| Extracted material |
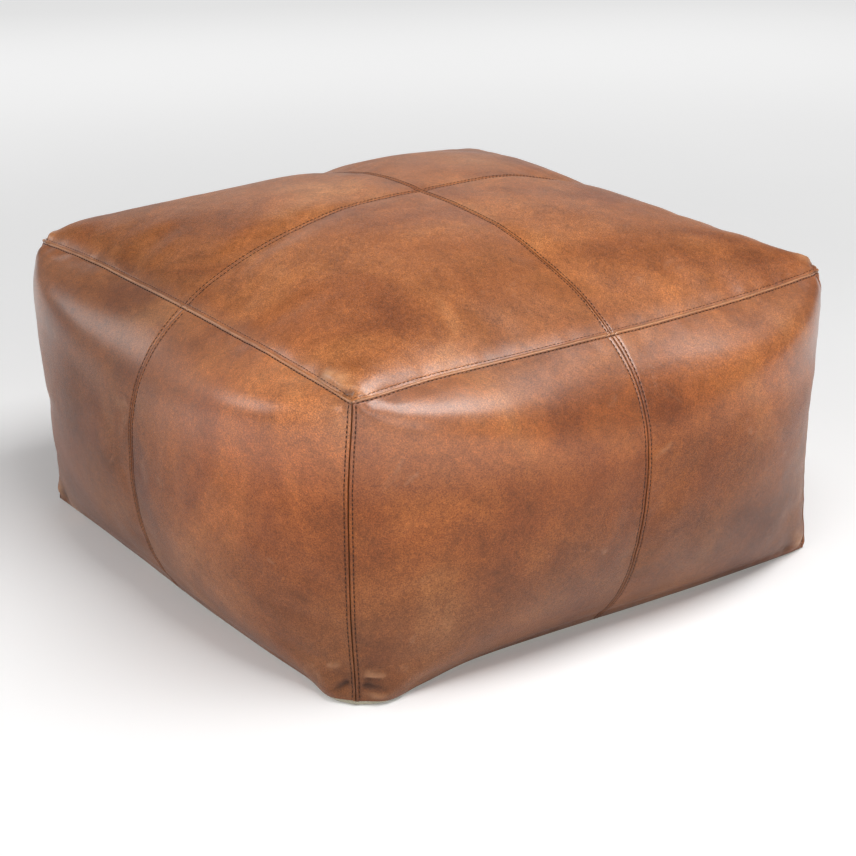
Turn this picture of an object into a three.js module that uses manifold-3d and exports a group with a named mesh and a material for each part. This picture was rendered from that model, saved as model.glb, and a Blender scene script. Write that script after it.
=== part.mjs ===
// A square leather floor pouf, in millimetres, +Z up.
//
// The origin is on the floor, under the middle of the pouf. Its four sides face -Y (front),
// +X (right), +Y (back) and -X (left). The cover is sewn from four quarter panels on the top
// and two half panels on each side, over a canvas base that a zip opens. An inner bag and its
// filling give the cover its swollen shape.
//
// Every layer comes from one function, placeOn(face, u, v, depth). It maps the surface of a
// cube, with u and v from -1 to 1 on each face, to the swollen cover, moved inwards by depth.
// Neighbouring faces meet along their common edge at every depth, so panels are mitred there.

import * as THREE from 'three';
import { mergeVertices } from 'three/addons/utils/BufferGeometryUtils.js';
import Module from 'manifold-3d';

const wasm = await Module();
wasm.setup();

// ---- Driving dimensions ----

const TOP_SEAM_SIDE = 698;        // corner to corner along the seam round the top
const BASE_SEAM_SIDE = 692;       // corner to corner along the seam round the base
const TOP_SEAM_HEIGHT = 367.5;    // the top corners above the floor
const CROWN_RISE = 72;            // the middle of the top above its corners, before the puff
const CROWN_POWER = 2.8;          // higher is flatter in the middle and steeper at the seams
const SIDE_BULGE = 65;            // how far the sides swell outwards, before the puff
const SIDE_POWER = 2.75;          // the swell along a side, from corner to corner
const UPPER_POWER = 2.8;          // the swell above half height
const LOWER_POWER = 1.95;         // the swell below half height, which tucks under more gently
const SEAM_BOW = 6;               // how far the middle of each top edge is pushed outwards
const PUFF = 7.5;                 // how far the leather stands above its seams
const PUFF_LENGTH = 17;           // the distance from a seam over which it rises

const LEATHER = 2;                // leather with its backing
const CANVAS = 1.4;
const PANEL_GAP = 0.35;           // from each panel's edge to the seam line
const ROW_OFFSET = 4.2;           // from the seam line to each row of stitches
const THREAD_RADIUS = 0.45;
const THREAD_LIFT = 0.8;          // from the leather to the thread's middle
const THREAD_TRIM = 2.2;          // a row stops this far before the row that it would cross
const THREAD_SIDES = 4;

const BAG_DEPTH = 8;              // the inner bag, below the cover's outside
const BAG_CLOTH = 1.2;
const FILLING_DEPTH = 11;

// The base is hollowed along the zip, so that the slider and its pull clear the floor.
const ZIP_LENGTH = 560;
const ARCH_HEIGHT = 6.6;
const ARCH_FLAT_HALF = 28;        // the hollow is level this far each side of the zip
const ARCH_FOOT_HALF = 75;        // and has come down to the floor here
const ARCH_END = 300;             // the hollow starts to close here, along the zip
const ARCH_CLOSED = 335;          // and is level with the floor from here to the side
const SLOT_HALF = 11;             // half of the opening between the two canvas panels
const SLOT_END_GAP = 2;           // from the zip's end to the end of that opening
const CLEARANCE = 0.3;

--

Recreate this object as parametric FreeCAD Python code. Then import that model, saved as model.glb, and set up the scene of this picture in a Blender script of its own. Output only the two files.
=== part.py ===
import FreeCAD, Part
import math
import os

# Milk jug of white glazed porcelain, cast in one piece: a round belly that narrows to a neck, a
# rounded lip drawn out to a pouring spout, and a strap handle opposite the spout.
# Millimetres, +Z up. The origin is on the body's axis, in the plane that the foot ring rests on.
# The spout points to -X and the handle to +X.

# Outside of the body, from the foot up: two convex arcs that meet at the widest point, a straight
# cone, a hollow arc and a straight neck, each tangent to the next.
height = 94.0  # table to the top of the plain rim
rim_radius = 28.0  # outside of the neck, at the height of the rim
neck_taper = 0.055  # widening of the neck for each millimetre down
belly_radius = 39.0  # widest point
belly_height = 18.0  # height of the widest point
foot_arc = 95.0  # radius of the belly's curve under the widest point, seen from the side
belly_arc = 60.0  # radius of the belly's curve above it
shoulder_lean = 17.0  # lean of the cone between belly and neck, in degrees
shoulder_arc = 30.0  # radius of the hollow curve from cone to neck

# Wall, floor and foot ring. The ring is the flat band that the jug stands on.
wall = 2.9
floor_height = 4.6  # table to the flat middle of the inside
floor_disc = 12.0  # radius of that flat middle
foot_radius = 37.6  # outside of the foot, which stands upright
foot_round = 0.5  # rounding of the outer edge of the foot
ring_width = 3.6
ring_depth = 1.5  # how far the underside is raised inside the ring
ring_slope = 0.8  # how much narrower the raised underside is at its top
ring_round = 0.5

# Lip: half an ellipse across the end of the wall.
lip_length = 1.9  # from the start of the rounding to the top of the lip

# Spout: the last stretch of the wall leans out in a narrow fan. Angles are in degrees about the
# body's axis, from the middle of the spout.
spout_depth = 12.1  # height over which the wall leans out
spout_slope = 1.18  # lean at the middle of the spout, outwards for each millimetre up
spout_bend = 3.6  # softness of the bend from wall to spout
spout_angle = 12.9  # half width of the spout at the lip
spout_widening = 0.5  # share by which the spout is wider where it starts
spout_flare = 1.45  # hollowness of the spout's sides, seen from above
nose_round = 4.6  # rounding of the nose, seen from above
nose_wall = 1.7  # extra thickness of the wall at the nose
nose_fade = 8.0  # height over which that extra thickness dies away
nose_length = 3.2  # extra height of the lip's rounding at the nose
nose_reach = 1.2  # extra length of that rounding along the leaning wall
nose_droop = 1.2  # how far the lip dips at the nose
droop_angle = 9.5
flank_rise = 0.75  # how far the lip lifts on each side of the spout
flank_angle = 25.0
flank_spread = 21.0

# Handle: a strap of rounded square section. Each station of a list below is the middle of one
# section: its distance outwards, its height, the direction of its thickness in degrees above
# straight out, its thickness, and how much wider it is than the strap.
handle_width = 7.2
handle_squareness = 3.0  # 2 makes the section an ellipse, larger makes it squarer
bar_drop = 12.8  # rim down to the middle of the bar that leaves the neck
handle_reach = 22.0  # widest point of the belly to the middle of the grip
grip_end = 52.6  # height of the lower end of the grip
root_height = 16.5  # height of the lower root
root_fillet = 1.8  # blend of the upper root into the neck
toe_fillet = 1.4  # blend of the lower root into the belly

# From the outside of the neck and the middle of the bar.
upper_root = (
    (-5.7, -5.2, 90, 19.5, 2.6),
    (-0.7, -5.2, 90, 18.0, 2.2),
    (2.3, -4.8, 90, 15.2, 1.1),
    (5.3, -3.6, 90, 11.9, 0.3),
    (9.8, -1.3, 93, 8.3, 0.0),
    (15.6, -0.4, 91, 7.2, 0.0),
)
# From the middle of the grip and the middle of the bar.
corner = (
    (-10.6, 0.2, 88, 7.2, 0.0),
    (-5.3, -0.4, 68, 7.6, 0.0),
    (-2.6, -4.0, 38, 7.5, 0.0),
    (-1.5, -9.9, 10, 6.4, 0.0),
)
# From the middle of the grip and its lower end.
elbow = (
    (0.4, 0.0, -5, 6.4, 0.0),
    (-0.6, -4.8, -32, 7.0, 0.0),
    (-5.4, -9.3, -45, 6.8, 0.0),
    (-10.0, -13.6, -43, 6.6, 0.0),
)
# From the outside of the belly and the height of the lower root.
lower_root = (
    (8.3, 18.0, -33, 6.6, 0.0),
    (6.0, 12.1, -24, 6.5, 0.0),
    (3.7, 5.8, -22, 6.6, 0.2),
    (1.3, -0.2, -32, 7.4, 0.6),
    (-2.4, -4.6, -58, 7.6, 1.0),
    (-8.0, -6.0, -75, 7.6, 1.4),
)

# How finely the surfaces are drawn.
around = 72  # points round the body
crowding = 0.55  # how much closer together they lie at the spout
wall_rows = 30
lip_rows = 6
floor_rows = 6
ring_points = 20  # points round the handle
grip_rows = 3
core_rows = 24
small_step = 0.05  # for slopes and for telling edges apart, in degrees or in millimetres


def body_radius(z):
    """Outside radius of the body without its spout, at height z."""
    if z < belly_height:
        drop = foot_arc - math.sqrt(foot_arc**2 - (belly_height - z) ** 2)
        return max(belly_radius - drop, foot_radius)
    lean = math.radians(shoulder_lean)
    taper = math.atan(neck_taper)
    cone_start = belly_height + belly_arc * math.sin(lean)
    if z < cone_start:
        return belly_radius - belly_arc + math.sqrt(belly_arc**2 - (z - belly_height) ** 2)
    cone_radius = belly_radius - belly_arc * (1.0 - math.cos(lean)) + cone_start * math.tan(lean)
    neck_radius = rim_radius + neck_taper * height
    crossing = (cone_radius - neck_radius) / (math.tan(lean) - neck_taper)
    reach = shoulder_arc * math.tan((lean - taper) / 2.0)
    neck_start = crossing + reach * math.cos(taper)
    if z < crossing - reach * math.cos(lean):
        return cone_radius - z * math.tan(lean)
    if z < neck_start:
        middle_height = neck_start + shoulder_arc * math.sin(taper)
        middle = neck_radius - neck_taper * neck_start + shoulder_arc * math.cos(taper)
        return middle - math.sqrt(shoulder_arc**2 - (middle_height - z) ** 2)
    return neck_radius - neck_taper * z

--

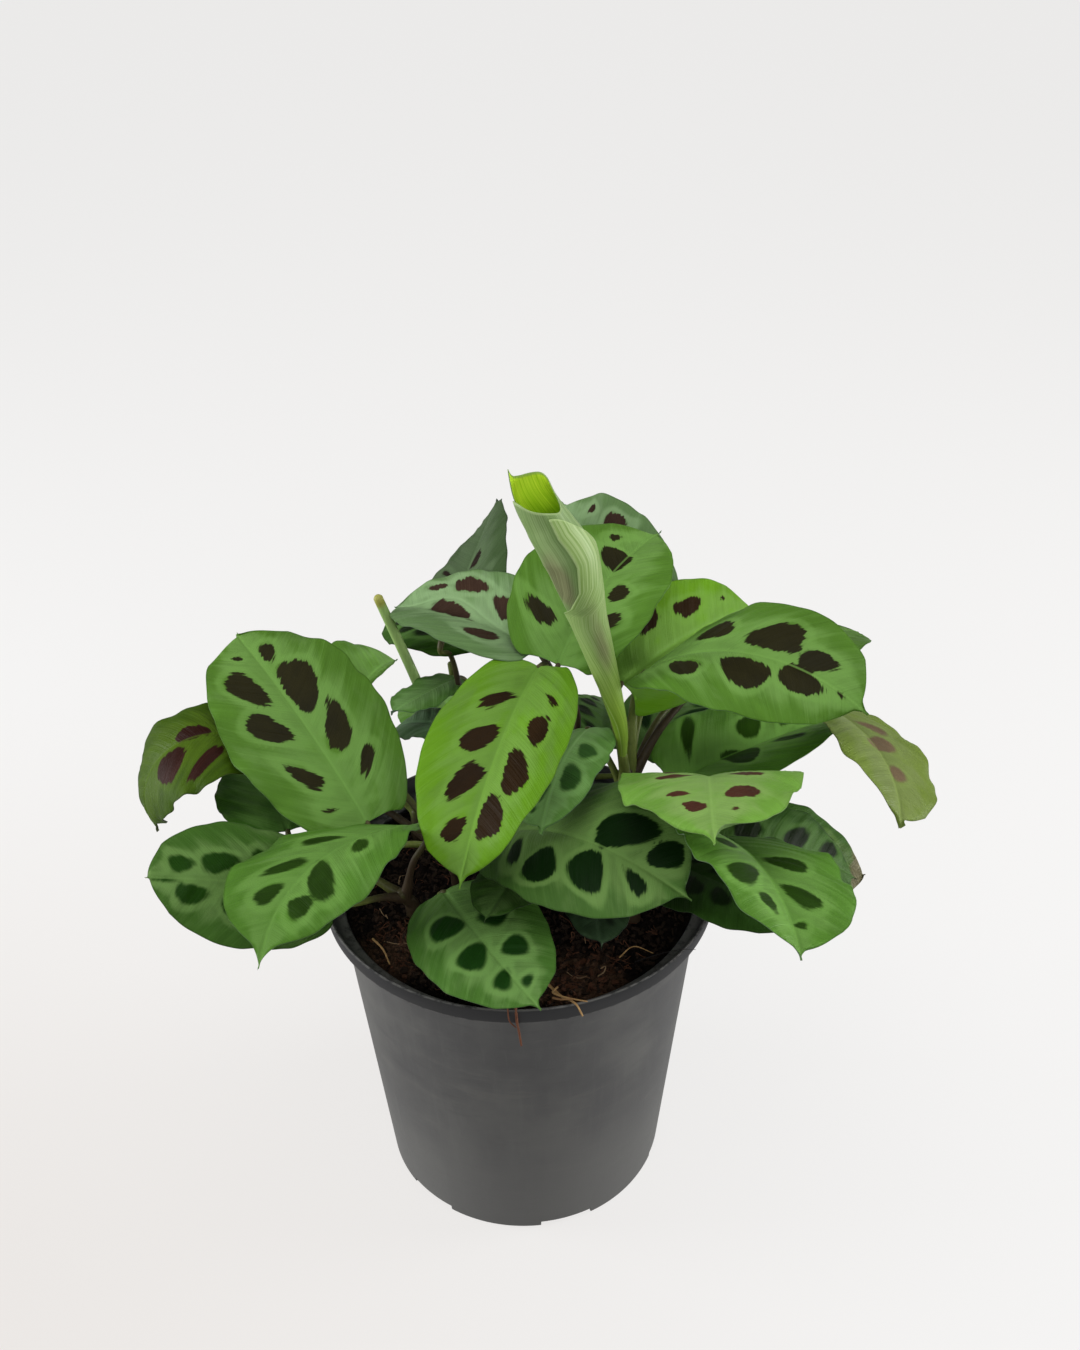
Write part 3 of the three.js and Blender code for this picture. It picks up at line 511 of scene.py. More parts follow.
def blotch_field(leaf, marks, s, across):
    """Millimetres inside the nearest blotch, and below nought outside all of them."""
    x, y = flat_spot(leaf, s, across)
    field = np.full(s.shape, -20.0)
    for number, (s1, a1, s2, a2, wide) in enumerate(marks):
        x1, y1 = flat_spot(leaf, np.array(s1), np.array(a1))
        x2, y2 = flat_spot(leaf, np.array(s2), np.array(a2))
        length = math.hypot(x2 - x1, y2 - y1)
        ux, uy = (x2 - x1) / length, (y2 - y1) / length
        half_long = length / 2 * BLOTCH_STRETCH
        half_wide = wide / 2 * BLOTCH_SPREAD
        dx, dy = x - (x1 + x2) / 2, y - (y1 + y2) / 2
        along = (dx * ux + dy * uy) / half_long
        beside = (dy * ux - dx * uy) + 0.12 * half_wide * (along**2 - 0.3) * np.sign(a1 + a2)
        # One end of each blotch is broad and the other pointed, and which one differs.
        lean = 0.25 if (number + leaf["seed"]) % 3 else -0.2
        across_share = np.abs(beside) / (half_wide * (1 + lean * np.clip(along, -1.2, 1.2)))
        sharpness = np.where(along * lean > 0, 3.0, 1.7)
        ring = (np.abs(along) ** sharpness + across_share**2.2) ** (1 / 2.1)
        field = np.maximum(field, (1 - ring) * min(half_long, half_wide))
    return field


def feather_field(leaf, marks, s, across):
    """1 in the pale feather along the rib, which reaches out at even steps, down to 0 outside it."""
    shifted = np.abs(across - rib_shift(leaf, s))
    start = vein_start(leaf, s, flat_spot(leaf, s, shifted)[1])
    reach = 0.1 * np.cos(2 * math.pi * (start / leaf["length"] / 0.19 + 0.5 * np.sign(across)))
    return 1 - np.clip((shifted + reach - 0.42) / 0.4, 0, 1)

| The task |
Quote word for word the lines from the line holding "Recreate this object" through the line holding "# The spout"; include both of those lines and add nothing.

| Written response |
Recreate this object as parametric FreeCAD Python code. Then import that model, saved as model.glb, and set up the scene of this picture in a Blender script of its own. Output only the two files.
=== part.py ===
import FreeCAD, Part
import math
import os

# Milk jug of white glazed porcelain, cast in one piece: a round belly that narrows to a neck, a
# rounded lip drawn out to a pouring spout, and a strap handle opposite the spout.
# Millimetres, +Z up. The origin is on the body's axis, in the plane that the foot ring rests on.
# The spout points to -X and the handle to +X.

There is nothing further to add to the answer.